(Recorded data)

--*--

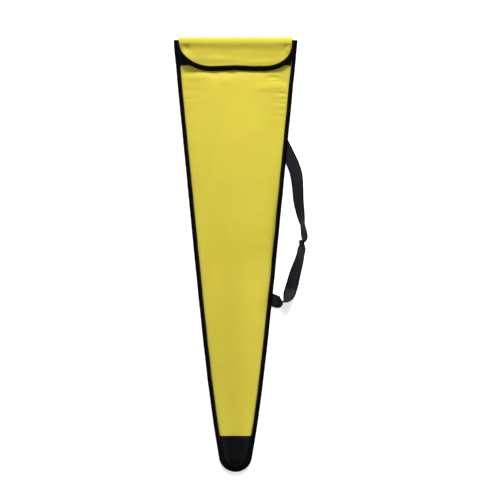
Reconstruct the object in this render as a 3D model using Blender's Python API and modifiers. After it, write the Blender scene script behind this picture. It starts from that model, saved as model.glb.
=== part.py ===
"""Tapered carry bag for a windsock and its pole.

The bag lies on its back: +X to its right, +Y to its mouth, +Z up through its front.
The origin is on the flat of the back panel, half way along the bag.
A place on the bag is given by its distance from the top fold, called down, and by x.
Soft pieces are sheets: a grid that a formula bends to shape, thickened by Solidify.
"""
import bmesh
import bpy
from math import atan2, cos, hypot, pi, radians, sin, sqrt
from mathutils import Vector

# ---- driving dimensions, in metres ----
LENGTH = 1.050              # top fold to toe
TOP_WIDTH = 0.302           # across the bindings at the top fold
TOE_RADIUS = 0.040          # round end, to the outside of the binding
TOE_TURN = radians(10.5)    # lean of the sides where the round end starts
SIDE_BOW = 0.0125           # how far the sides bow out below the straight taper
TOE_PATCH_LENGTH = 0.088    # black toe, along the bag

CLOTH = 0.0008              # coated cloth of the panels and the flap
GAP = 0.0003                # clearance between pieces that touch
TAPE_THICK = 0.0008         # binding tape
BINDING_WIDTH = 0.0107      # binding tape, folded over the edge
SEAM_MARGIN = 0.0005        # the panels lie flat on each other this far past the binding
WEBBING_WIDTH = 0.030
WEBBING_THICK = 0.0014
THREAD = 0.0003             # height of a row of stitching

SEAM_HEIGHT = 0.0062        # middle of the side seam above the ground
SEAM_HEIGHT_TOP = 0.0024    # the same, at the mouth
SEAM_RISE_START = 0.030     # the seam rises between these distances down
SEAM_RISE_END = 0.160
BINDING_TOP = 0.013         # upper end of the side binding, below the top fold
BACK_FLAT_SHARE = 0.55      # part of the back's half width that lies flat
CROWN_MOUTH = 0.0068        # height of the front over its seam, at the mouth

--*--

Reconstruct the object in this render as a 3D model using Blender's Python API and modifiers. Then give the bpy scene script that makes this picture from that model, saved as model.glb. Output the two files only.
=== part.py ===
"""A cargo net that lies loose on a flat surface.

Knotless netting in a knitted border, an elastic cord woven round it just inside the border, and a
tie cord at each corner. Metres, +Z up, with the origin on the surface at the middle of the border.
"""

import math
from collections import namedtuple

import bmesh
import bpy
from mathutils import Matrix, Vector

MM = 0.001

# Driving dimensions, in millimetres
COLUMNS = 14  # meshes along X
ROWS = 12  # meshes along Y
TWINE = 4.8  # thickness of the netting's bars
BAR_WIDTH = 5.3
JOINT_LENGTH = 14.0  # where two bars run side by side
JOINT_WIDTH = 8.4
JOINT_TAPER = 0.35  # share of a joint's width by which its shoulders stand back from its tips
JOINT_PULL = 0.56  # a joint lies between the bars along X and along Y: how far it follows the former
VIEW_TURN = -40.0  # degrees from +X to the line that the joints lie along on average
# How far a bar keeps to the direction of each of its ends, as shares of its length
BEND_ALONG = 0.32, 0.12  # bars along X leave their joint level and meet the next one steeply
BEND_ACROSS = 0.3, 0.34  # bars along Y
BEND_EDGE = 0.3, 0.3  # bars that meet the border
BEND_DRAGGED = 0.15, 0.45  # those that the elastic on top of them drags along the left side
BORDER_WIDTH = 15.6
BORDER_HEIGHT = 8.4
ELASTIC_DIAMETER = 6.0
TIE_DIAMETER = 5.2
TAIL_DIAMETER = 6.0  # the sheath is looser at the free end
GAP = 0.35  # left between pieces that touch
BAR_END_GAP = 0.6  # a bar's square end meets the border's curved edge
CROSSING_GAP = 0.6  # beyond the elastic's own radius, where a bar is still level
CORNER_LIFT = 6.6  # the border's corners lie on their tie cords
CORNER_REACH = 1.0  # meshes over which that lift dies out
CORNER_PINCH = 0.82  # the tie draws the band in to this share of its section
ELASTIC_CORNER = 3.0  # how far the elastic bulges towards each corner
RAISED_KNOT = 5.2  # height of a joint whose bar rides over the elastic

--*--

→ Request: Of the lines in the data above, how many contain the word "script"? Give only that figure.

→ Result below: 2